Of course, a bridge only presents a danger to certain people, and only they might end up as victims. But, predatory animals also target certain prey, sometimes being very exclusive in what they hunt. It is often said that predators seek out the weak, the very old, very young and the sick. In general this is true, as it is far easier for an attacker to capture and overcome prey that is less likely to be able to run away or fight back. In that regard, the monster also lures in the weak and the sick, so to speak. Those who are downtrodden, depressed, hopeless and those who suffer from mental illness are the steel serial killer’s “type”. They can no longer fight back against the urge to escape whatever torment and despair they are experiencing. Those people are the monster’s chosen prey, as they are drawn to its edge of death in the hopes of ending their suffering. Those who are not so afflicted would be in no danger while walking across a bridge, at least not in that sort way. Most everyone there on the bridge that morning would have been in the second category, not only unaware of the danger but simply not of the mind to give in to it. But, had there been someone that fit the profile of a metal monster’s victim present that day, it’s likely that the small army there on the bridge would have acted as a deterrent to a potential death. An intended victim would have  realized that their access to the monster’s fatal ledge was severely restricted and heavily guarded, and they would have likely avoided heeding that call. At least for that particular day, anyway…. Not but a few days after I took that walk a woman was saved from a lethal plunge into the frigid waters of the bay (or from splattering onto the base of one of the monster’s piers). Apparently she had stopped her car at the top of the span and was making her way to the monster’s ledge of death when she was apprehended by police. I was able to approach that very same ledge and hold my phone out over it to take photos and videos. No one tried to stop me because I do not fit the profile of a metal monster’s usual victim. There were some other people looking down over the edge, but most stayed away from that division point between life and death.

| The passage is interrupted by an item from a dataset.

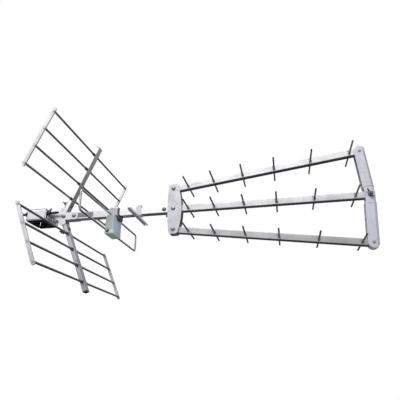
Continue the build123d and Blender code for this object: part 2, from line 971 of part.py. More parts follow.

Essentially, in a nutshell, those dangerous animals and that dangerous bridge were treated with the utmost respect with regards to the mayhem they are capable of causing. Dealing with known killers, and keeping said killers separate from their potential victims is very much a thing, both in the wilds of Africa and on the Chesapeake Bay Bridge (as well as many other bridges).

In the 19th century the man-eaters of Tsavo were a pair of male lions that killed up to one hundred railroad workers in East Africa.

https://en.wikipedia.org/wiki/Tsavo_Man-Eaters

People were utterly terrified of that destructive duo, and the railroad company struggled to complete the line because so many workers quit (those that didn’t get eaten). Eventually the railroad called in a big game hunter to eliminate the killers, which finally put an end to their reign of terror. In the mid 20th century the first span of the Chesapeake Bay Bridge was built. In the early 1970’s, a second span was added to ease traffic congestion. Ever since the first metal monster began its working life as a passageway between the eastern and western shores of Maryland, the death toll between it and its newer span has far eclipsed that of those two flesh and blood killers. The infamous man-eaters of Tsavo are long dead, and their mounted remains can be found in a natural history museum in Chicago. The twin metal monsters of the Chesapeake Bay can be found on US route 50/301 between Annapolis and Stevensville, and they are still claiming victims to this day.

Chesapeake Bay Bridge

There are plenty of people who are terrified of these steel serpents, and many of them happily pay to be escorted across. Those so fear stricken feel safer knowing that someone else is in control of their safety, as was the case with my family and I as we were being escorted back to our cottage by that armed guard. In another decade or so, the state has plans to retire those deadly structures. They will be replaced by two new spans, one of which might allow for a bike path and walkway. This new monster will be not at all unlike a deadly beast confined to a zoo, where a fence or bars serve to prevent such dangerous creatures from ever coming into contact with anyone. Some sort of physical barrier will be erected on the new bridge to separate the killer from the potential victim, blocking easy access to the ledge of doom. The city of San Francisco and the state of Florida have already caged their once rampaging steel and concrete killers. These days they pose little more danger than those stuffed man-eating lions in that museum exhibit. Only the truly determined will manage to find a way to overcome such obstacles in order to heed the monster’s call to end their lives.